A stranger overhearing Lee talk about the inspiration behind his and Sun’s invention might mistake the professor for a criminal mastermind - or at least an avid consumer of espionage films. He has learned the weaknesses that cripple most of the security measures currently in use.

“I read some joke,” he said. “You’re sleeping, and someone could still unlock your phone by using your finger when you’re sleeping. There was another about a wife unlocking her husband’s phone while he was sleeping to see what secrets he was keeping.”

And that’s just one example. Passcodes, Lee said, could be lost or phished. ID and key cards could end up in the wrong hands. Biometrics, such as fingerprints, present their own slew of challenges. Crooks have figured out how to replicate fingerprints onto stickers or rubber gloves and how to replicate faces with three-dimensional fabricated rubber models - Lee saw it happen in Mission Impossible. Scanning retinas eliminates risks of rubber replication, but it requires complicated equipment.

The list could go on, but the most bone-chilling issue Lee described was that biometric identity verification methods “could fail easily when the identity verification process is not intended.” In other words, troublemakers could skip right past the molds and models and use somebody’s body to unlock resources without their consent. The victim could be sleeping, unconscious, brainwashed, or dead.

Lee called the missing piece in traditional biometric identification processes “liveness assurance.” The tech that scans fingerprints and faces cannot differentiate a living, alert person from an inert one, but Lee’s new innovation can.

It works by first capturing a facial action of the user - a physiological passcode. After allowing the device to scan their face, the subject will smile, say a password, or contort their face into a grimace capable of frightening the ghastliest of demons from their hideouts - whichever facial action they chose to save in the system. The user’s facial identity and facial action must both match what is stored in the system to pass identity verification.

A verification process like this ensures security because it cannot be replicated by a rubber mask nor by an unconscious subject. It can be as secret as a passcode or PIN, but it cannot be stolen or phished. The process also demands no complicated equipment - a regular webcam or phone camera suffices.

“If I can’t get funding, I would be willing to start a company and work on this on my own because it is so promising,” Lee said.
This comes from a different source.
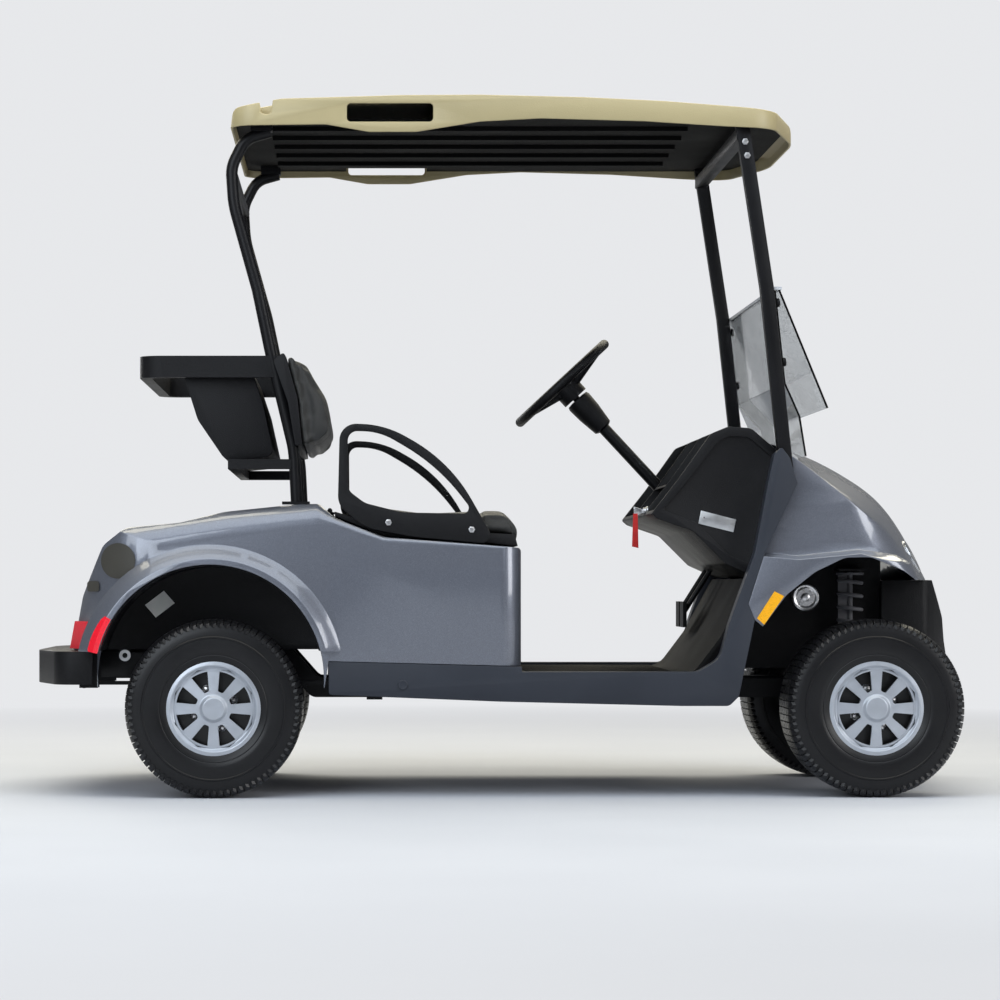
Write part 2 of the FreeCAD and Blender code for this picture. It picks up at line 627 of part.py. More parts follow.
# Front wheel liners: black inner walls of the front wheel arches, slotted round the shock towers
LINER_Y = 188.0
LINER_HALF_WALL = 2.0
liner_wall = [
    (520, 318, 0), (566, 398, 0), (652, 556, 0), (674, 617, 0), (BUMPER_REAR_X + 4, 617, 0),
    (BUMPER_REAR_X + 4, 318, 0),
]
tower_x = FRONT_AXLE_X - 22
liners = []
for side in (-1, 1):
    y0, y1 = sorted((side * (LINER_Y - LINER_HALF_WALL), side * (LINER_Y + LINER_HALF_WALL)))
    wall = side_prism(liner_wall, y0, y1)
    y0, y1 = sorted((side * (LINER_Y - LINER_HALF_WALL), side * (BUMPER_HALF_WIDTH - PANEL_WALL - 0.3)))
    flange = block(BUMPER_REAR_X, BUMPER_REAR_X + 4, y0, y1, 318, COWL_SKIRT_Z - 20)
    slot = block(tower_x - 34.3, tower_x + 34.3, -300, 300, SHOCK_TOP_Z - 0.3, SHOCK_TOP_Z + 6.3)
    liners.append(fused([wall, flange]).cut(slot))
nodes["front_liners"] = Part.makeCompound(liners)

# Headlamps: two lenses set in the nose
LENS_DEPTH = 6.0
cowl_clear = cowl_mass(-SEAT_FIT)
lens_front = cowl_mass(-LENS_DEPTH)
lamps = []
for side in (-1, 1):
    ball = Part.makeSphere(46, vec(1064, side * 330, 610))
    lamps.append(ball.common(lens_front).cut(cowl_clear))


# Rear body: the moulded panel round the wheels, the seat box and the tail
REAR_TOP = [
    (SEAT_BOX_FRONT_X, 200, 0), (SEAT_BOX_FRONT_X, 630, 12), (-304, 657, 120), (-425, 705, 20),
    (-465, 741, 12), (-513, 741, 60), (-707, 721, 200), (-819, 693, 150), (-955, 681, 60),
    (-1014, 637, 40), (-1071, 507, 80), (-1100, 372, 0), (-1100, 200, 0),
]
REAR_PLAN = [
    (SEAT_BOX_FRONT_X, -BODY_HALF_WIDTH, 55), (-1000, -BODY_HALF_WIDTH, 220), (-1130, -300, 200),
    (-1130, 300, 200), (-1000, BODY_HALF_WIDTH, 220), (SEAT_BOX_FRONT_X, BODY_HALF_WIDTH, 55),
]
SIDE_BOTTOM = [
    (SEAT_BOX_FRONT_X + 9, 150, 0), (SEAT_BOX_FRONT_X + 9, 331, 0), (-441, 344, 0), (-451, 277, 0),
    (-1030, 277, 0), (-1030, 368, 0), (-1200, 368, 0), (-1200, 150, 0),
]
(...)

He scoured the internet for similar patents and publications early on in his process and failed to find anything similar.

A small device with this unique algorithm has broad applications ranging from accessing restricted areas and resources, vaults, safe deposit boxes, and ATMs, to boarding public transportation and entering hotel rooms, to using keyless and code-less driver verification for automobiles.

Lee described the biggest challenge as collecting videos for training the algorithm. He needed footage of a wide variety of humans making different facial expressions. He had to work with a collaborator in China to gather enough and consult with the Institutional Review Board to ensure that his use of human subjects was appropriate, but the work paid off. The algorithm can now store and recognize facial identity and actions concurrently, and Lee and Sun are ready to practice live demonstrations.

Though they still have some technical issues to solve, Lee filed a provisional patent for the invention with the BYU transfer office on January 5.